**Task directions:**
Produce word for word the lines of the data below running from the one that has "along, around, slack" to the one that has "bpy.context.view_layer.update()", inclusive, and no others.

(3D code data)

'''

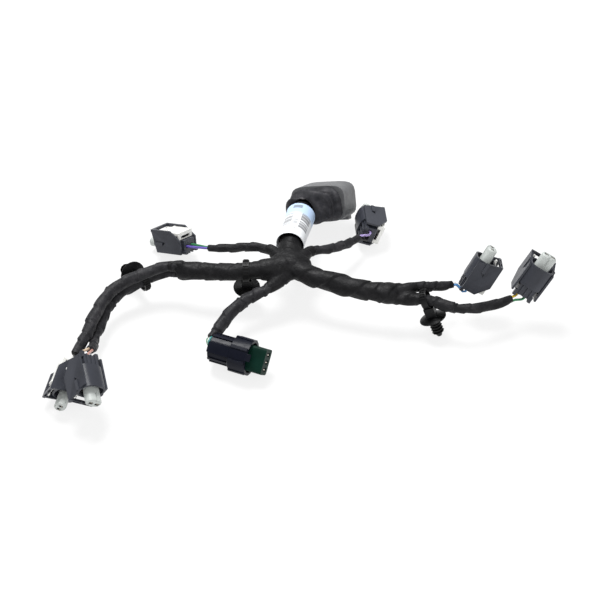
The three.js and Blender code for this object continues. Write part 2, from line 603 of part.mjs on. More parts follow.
// Main plug
function mainShell() {
  const outside = ovalPoints(MAIN_WIDTH, MAIN_HEIGHT, MAIN_SIDES, MAIN_SQUARENESS);
  const inside = ovalPoints(MAIN_WIDTH - 2 * MAIN_WALL, MAIN_HEIGHT - 2 * MAIN_WALL, MAIN_SIDES,
    MAIN_SQUARENESS);
  let body = prismX(outside, 0, MAIN_DEPTH);
  body = body.add(block(MAIN_DEPTH - TAB_LENGTH, MAIN_DEPTH, -TAB_AT - TAB_WIDTH / 2, -TAB_AT + TAB_WIDTH / 2,
    -MAIN_HEIGHT / 2 - TAB_THICKNESS, -MAIN_HEIGHT / 2 + MAIN_WALL));
  body = body.subtract(prismX(inside, MAIN_REAR_WALL, MAIN_DEPTH + CUT));
  return pieceMesh('main_plug_shell', body, FINISHES.shell);
}

function mainBlock() {
  const width = MAIN_WIDTH - 2 * (MAIN_WALL + GAP);
  const height = MAIN_HEIGHT - 2 * (MAIN_WALL + GAP);
  const rear = MAIN_REAR_WALL + GAP;
  const front = rear + BLOCK_DEPTH;
  let body = prismX(ovalPoints(width, height, MAIN_SIDES, MAIN_SQUARENESS), rear, front);
  for (let row = 0; row < BLOCK_ROWS; row += 1) {
    for (let column = 0; column < BLOCK_COLUMNS; column += 1) {
      const z = (row - (BLOCK_ROWS - 1) / 2) * BLOCK_ROW_PITCH;
      const y = (column - (BLOCK_COLUMNS - 1) / 2) * BLOCK_PITCH;
      body = body.subtract(block(front - BLOCK_POCKET_DEPTH, front + CUT, y - BLOCK_POCKET / 2,
        y + BLOCK_POCKET / 2, z - BLOCK_POCKET / 2, z + BLOCK_POCKET / 2));
    }
  }
  return pieceMesh('main_plug_contact_block', body, FINISHES.black);
}

// Looms
function mainLoom(grow) {
  const lump = new THREE.SphereGeometry(0.5, JUNCTION_SIDES, JUNCTION_SIDES / 2);
  lump.scale(...JUNCTION_SIZE.map((size) => size + 2 * grow));
  lump.translate(...JUNCTION_AT);
  const left = tube(lengthened(LEFT_TRUNK, grow), LEFT_TRUNK_DIAMETER + 2 * grow, 10);
  const shoulder = tube(lengthened(LEFT_SHOULDER, grow), LEFT_SHOULDER_DIAMETER + 2 * grow, 3);
  const right = tube(lengthened(RIGHT_TRUNK, grow), RIGHT_TRUNK_DIAMETER + 2 * grow, 10);
  const stub = tube(lengthened(MAIN_STUB, grow), STUB_DIAMETER + 2 * grow, 8);
  const stubEnd = tube(lengthened(STUB_END, grow), STUB_END_DIAMETER + 2 * grow, 6, LABEL_SIDES);
  return solid(lump).add(left).add(shoulder).add(right).add(stub).add(stubEnd);
}

function labelSleeve() {
  const outside = tube(LABEL_ROUTE, LABEL_DIAMETER, 5, LABEL_SIDES);
  const inside = tube(lengthened(LABEL_ROUTE, CUT), LABEL_DIAMETER - 2 * LABEL_WALL, 5, LABEL_SIDES);
  return outside.subtract(inside);
}

function bootSolid(frame) {
  const rings = [
    ringAt(-GAP, ovalPoints(MAIN_WIDTH - BOOT_SHRINK, MAIN_HEIGHT - BOOT_SHRINK, MAIN_SIDES, MAIN_SQUARENESS)),
    ringAt(-BOOT_LENGTH * 0.45, ovalPoints(MAIN_WIDTH - 2 * BOOT_SHRINK, MAIN_HEIGHT - BOOT_SHRINK,
      MAIN_SIDES, 3)),
    ringAt(-BOOT_LENGTH, ovalPoints(BOOT_NECK, BOOT_NECK, MAIN_SIDES, 2), BOOT_OFFSET, -BOOT_DROP),
  ];
  return hull(rings.map((ring) => ring.map((p) => vector(p).applyMatrix4(frame).toArray())));
}

// A wire from the end of a leg into a cavity at the back of a plug
function wireRoute(legRoute, frame, cavity, offset) {
  const end = vector(legRoute.at(-1));
  const along = end.clone().sub(vector(legRoute.at(-2))).normalize();
  const across = new THREE.Vector3().setFromMatrixColumn(frame, 1);
  const lift = new THREE.Vector3().setFromMatrixColumn(frame, 2);
  across.addScaledVector(along, -across.dot(along)).normalize();
  lift.addScaledVector(along, -lift.dot(along)).addScaledVector(across, -lift.dot(across)).normalize();
  const start = end.addScaledVector(along, GAP).addScaledVector(across, offset[0]);
  start.addScaledVector(lift, offset[1]);
  const bottom = new THREE.Vector3(cavity.bottom, cavity.y, cavity.z).applyMatrix4(frame);
  const mouth = new THREE.Vector3(cavity.rear, cavity.y, cavity.z).applyMatrix4(frame);
  const lead = new THREE.Vector3(cavity.rear - cavity.lead, cavity.y, cavity.z).applyMatrix4(frame);
  return [
    start.toArray(), start.clone().addScaledVector(along, WIRE_STRAIGHT).toArray(),
    lead.toArray(), mouth.toArray(), bottom.toArray(),
  ];
}

// From the middle of the junction's shadow to the middle of the outline
const SHIFT = [-3.8, 11.75, 0];

const root = new THREE.Group();
root.name = 'wiring_harness';
root.position.set(...SHIFT);

const loom = mainLoom(0);
const loomGrown = mainLoom(GAP);
root.add(pieceMesh('main_loom', loom, FINISHES.tape));
root.add(pieceMesh('label_sleeve', labelSleeve(), FINISHES.label));

for (const { name, diameter, steps, route } of LEGS) {
  const leg = tube(route, diameter, steps).subtract(loomGrown);
  root.add(pieceMesh(name, leg, FINISHES.tape));
}

function legRoute(name) {
  return LEGS.find((leg) => leg.name === name).route;
}

for (const plug of PLUGS) {
  const frame = frameOf(mouthOf(plug), plug.nose, plug.lock);
  root.add(placedGroup(frame, [
    plugHousing(plug.name), plugNose(plug.name), plugSeal(plug.name), plugLock(plug.name),
  ]));
  plug.wires.forEach((colour, i) => {
    const side = i === 0 ? 1 : -1;
    const cavity = {
      bottom: PLUG_REAR + CAVITY_DEPTH - GAP,
      rear: PLUG_REAR,
      lead: WIRE_LEAD,
      y: side * CAVITY_PITCH / 2,
      z: -REAR_DROP,
    };
    const route = wireRoute(legRoute(plug.leg), frame, cavity, [side * WIRE_PITCH / 2, 0]);
    const finish = { color: WIRE_COLOURS[colour], roughness: 0.5 };
    root.add(pieceMesh(`${plug.name}_wire_${i + 1}`, tube(route, WIRE_DIAMETER, 8, WIRE_SIDES), finish));
  });
}

const sensorFrame = frameOf(SENSOR_PLUG.at, SENSOR_PLUG.nose, SENSOR_PLUG.up);
root.add(placedGroup(sensorFrame, [sensorHousing(), sensorInsert()]));
SENSOR_WIRES.forEach((colour, i) => {
  const place = i - (SENSOR_WIRES.length - 1) / 2;
  const row = [Math.cos(SENSOR_WIRE_TURN), Math.sin(SENSOR_WIRE_TURN)];
  const cavity = {
    bottom: SENSOR_REAR + PORT_DEPTH - GAP,
    rear: SENSOR_REAR,
    lead: SENSOR_WIRE_LEAD,
    y: place * SENSOR_WIRE_PITCH * row[0],
    z: place * SENSOR_WIRE_PITCH * row[1],
  };
  const offset = row.map((value) => place * SENSOR_WIRE_START_PITCH * value);
  const route = wireRoute(legRoute('sensor_leg'), sensorFrame, cavity, offset);
  const finish = { color: WIRE_COLOURS[colour], roughness: 0.5 };
  root.add(pieceMesh(`sensor_plug_wire_${i + 1}`, tube(route, WIRE_DIAMETER, 10, WIRE_SIDES), finish));
});

const mainFrame = frameOf(MAIN_PLUG.at, MAIN_PLUG.nose, MAIN_PLUG.up);
root.add(placedGroup(mainFrame, [mainShell(), mainBlock()]));
root.add(pieceMesh('main_plug_boot', bootSolid(mainFrame).subtract(loomGrown), FINISHES.tape));

// Push-in clips
function clipBody(around, slack) {
  const inside = around / 2 + slack + GAP;
  const outside = inside + STRAP_THICKNESS;
  const ringShape = circlePoints(2 * outside, STRAP_SIDES).map((p) => [p.x, p.y]);
  const holeShape = circlePoints(2 * inside, STRAP_SIDES).map((p) => [p.x, p.y]);
  const hole = prismY(holeShape, -HEAD_WIDTH, HEAD_WIDTH);
  let body = prismY(ringShape, -STRAP_WIDTH / 2, STRAP_WIDTH / 2);
  for (let i = 0; i < STRAP_TEETH; i += 1) {
    const tooth = boxGeometry(-outside - STRAP_TOOTH_PROUD, -outside + STRAP_THICKNESS / 2,
      -STRAP_WIDTH * 0.36, STRAP_WIDTH * 0.36, -STRAP_TOOTH_WIDTH / 2, STRAP_TOOTH_WIDTH / 2);
    const turn = (i - (STRAP_TEETH - 1) / 2) * STRAP_TOOTH_TURN;
    body = body.add(solid(tooth.rotateY(THREE.MathUtils.degToRad(turn))));
  }
  const headEnd = outside + HEAD_LENGTH;
  body = body.add(block(outside - STRAP_THICKNESS * 0.3, headEnd + DISC_THICKNESS / 2, -HEAD_WIDTH / 2, HEAD_WIDTH / 2,
    -HEAD_HEIGHT / 2, HEAD_HEIGHT / 2));
  body = body.subtract(hole);
  return body.add(clipDisc(headEnd)).add(clipStud(headEnd + DISC_THICKNESS / 2));
}

function clipDisc(x) {
  const radius = DISC_DIAMETER / 2;
  return turnedX([
    [x, 0], [x, STUD_DIAMETER / 2], [x + DISC_DISH, radius], [x + DISC_DISH + DISC_THICKNESS * 0.6, radius],
    [x + DISC_THICKNESS, STUD_DIAMETER / 2], [x + DISC_THICKNESS, 0],
  ], STRAP_SIDES);
}

function clipStud(x) {
  const core = STUD_CORE / 2;
  const rib = STUD_DIAMETER / 2;
  const pitch = (STUD_LENGTH - STUD_TIP) / STUD_RIBS;
  const profile = [[x, 0], [x, core]];
  for (let i = 0; i < STUD_RIBS; i += 1) {
    const start = x + i * pitch + pitch * 0.4;
    profile.push([start, core], [start + pitch * 0.1, rib], [start + pitch * 0.4, rib - 0.3]);
    profile.push([start + pitch * 0.5, core]);
  }
  profile.push([x + STUD_LENGTH - STUD_TIP, core], [x + STUD_LENGTH - 0.6, core * 0.55], [x + STUD_LENGTH, 0]);
  return turnedX(profile, STUD_SIDES);
}

for (const { name, at, stud, along, around, slack } of CLIPS) {
  const x = vector(stud).normalize();
  const y = vector(along).addScaledVector(x, -vector(along).dot(x)).normalize();
  const frame = new THREE.Matrix4().makeBasis(x, y, x.clone().cross(y)).setPosition(...at);
  root.add(placedGroup(frame, [pieceMesh(name, clipBody(around, slack), FINISHES.black)]));
}

export default root;
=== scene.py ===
"""The looks of the wiring harness: taped looms, moulded plugs, wires, label and clips.

Metres, in the frame of the CAD model. Routes repeat the CAD model's points, in millimetres.
"""

import math

import bmesh
import bpy
import numpy as np
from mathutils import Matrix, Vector


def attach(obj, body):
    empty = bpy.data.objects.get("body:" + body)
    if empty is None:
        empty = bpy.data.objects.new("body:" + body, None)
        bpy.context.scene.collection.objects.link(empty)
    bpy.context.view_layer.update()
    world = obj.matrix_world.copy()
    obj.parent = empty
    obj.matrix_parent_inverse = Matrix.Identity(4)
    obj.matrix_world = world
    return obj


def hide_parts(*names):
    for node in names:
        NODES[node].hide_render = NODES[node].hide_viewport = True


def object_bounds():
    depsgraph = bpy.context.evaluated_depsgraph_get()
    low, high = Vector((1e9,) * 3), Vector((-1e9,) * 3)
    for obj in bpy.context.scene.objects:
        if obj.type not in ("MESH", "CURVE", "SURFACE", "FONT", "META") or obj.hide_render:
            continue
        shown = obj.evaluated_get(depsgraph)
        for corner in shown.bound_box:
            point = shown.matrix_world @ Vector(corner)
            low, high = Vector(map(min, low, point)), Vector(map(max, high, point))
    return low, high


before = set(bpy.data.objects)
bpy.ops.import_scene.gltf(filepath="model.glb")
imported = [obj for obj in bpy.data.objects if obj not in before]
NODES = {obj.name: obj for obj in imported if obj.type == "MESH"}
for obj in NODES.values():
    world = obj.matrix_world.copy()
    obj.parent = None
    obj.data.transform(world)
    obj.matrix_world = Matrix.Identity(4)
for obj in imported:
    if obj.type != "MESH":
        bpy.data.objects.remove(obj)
cad_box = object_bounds()
BODY = "harness"
MM = 0.001

# From the junction's shadow, where the routes are measured from, to the model's origin
SHIFT = np.array([-3.8, 11.75, 0.0])

# Camera: the photograph's viewing angle, with the junction's shadow near the middle of the view
CAMERA_DISTANCE = 1.08
CAMERA_ELEVATION = math.radians(41)
CAMERA_FIELD = math.radians(24.75)
CAMERA_SHIFT = -1 / 600


def make_camera():
    target = Vector(SHIFT * MM)
    offset = Vector((0, -math.cos(CAMERA_ELEVATION), math.sin(CAMERA_ELEVATION)))
    data = bpy.data.cameras.new("camera")
    data.angle = CAMERA_FIELD
    data.shift_x = CAMERA_SHIFT
    data.clip_end = 20
    camera = bpy.data.objects.new("camera", data)
    camera.location = target + offset * CAMERA_DISTANCE
    camera.rotation_euler = (math.pi / 2 - CAMERA_ELEVATION, 0, 0)
    bpy.context.collection.objects.link(camera)
    bpy.context.scene.camera = camera
    bpy.context.scene.view_settings.view_transform = "Standard"


make_camera()


# Curves and tubes


def curve_through(points, step):
    """Points every step along the centripetal curve through these points, and its length."""
    p = [np.array(q, float) for q in points]
    p = [2 * p[0] - p[1]] + p + [2 * p[-1] - p[-2]]
    out = []
    for i in range(1, len(p) - 2):
        a, b, c, d = p[i - 1], p[i], p[i + 1], p[i + 2]
        ta = 0.0
        tb = ta + math.sqrt(np.linalg.norm(b - a))
        tc = tb + math.sqrt(np.linalg.norm(c - b))
        td = tc + math.sqrt(np.linalg.norm(d - c))
        for t in np.linspace(tb, tc, 24, endpoint=False):
            ab = (tb - t) / (tb - ta) * a + (t - ta) / (tb - ta) * b
            bc = (tc - t) / (tc - tb) * b + (t - tb) / (tc - tb) * c
            cd = (td - t) / (td - tc) * c + (t - tc) / (td - tc) * d
            abc = (tc - t) / (tc - ta) * ab + (t - ta) / (tc - ta) * bc
            bcd = (td - t) / (td - tb) * bc + (t - tb) / (td - tb) * cd
            out.append((tc - t) / (tc - tb) * abc + (t - tb) / (tc - tb) * bcd)
    out.append(p[-2])
    out = np.array(out)
    run = np.concatenate([[0], np.cumsum(np.linalg.norm(np.diff(out, axis=0), axis=1))])
    count = max(2, int(round(run[-1] / step)) + 1)
    at = np.linspace(0, run[-1], count)
    line = np.stack([np.interp(at, run, out[:, k]) for k in range(3)], axis=1)
    return line, at


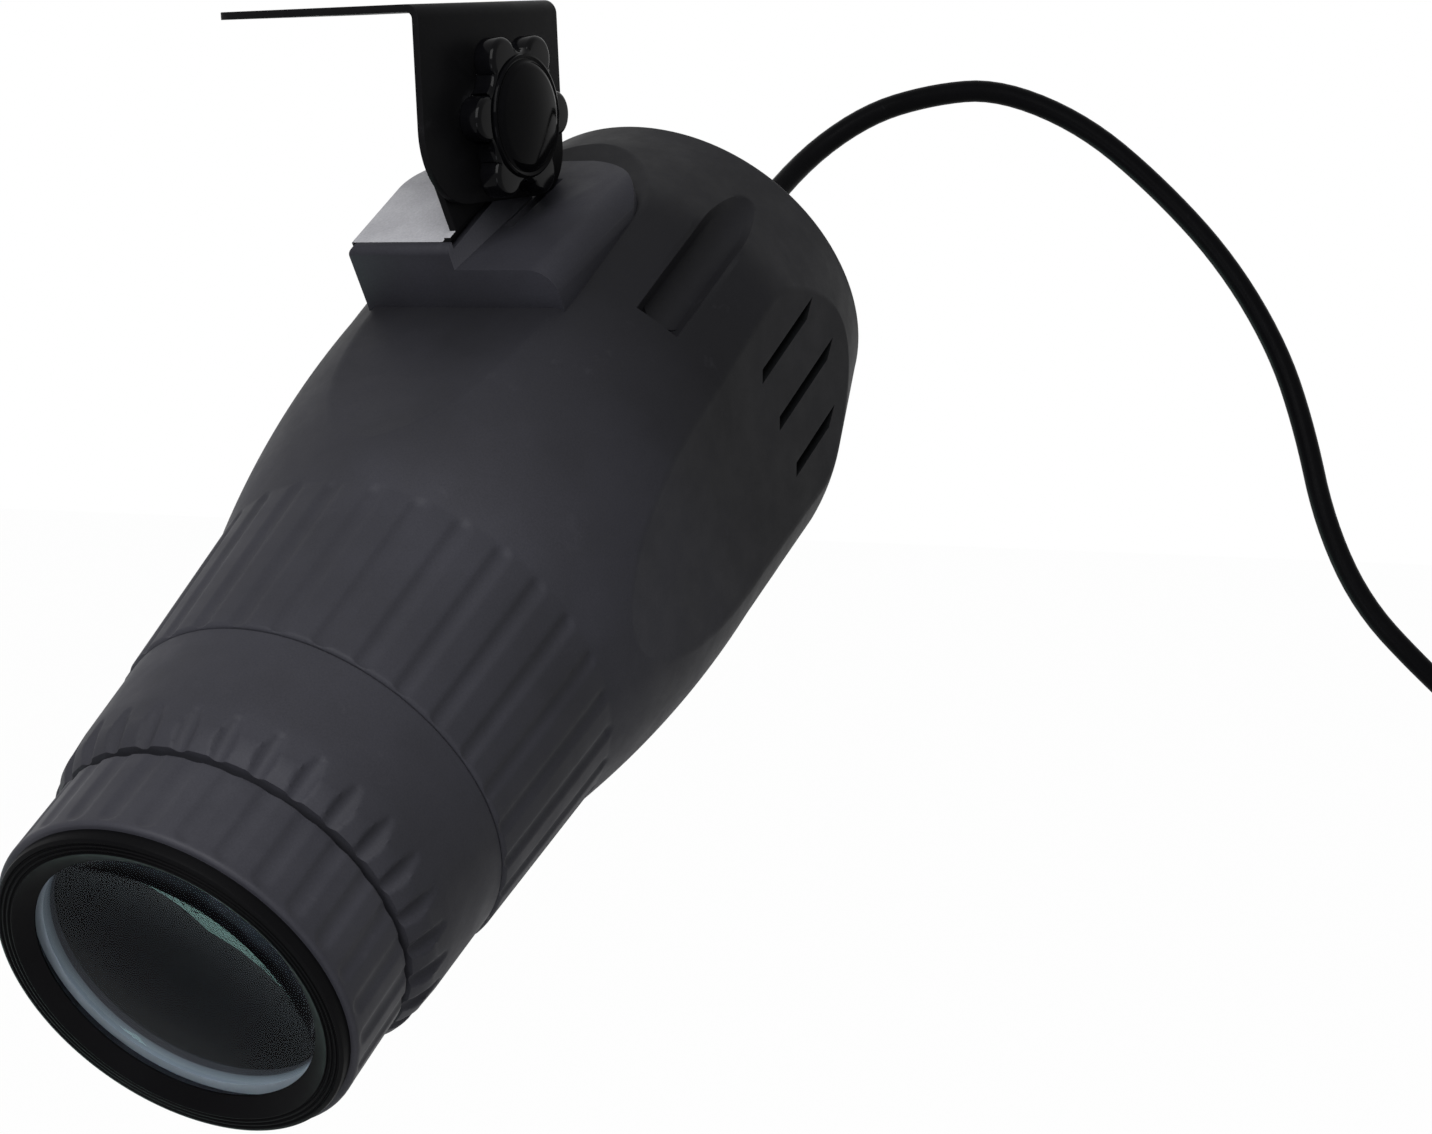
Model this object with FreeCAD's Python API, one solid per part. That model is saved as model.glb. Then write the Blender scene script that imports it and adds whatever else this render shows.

'''

**Result of this task:**
for (const { name, at, stud, along, around, slack } of CLIPS) {
  const x = vector(stud).normalize();
  const y = vector(along).addScaledVector(x, -vector(along).dot(x)).normalize();
  const frame = new THREE.Matrix4().makeBasis(x, y, x.clone().cross(y)).setPosition(...at);
  root.add(placedGroup(frame, [pieceMesh(name, clipBody(around, slack), FINISHES.black)]));
}

export default root;
=== scene.py ===
"""The looks of the wiring harness: taped looms, moulded plugs, wires, label and clips.

Metres, in the frame of the CAD model. Routes repeat the CAD model's points, in millimetres.
"""

import math

import bmesh
import bpy
import numpy as np
from mathutils import Matrix, Vector


def attach(obj, body):
    empty = bpy.data.objects.get("body:" + body)
    if empty is None:
        empty = bpy.data.objects.new("body:" + body, None)
        bpy.context.scene.collection.objects.link(empty)
    bpy.context.view_layer.update()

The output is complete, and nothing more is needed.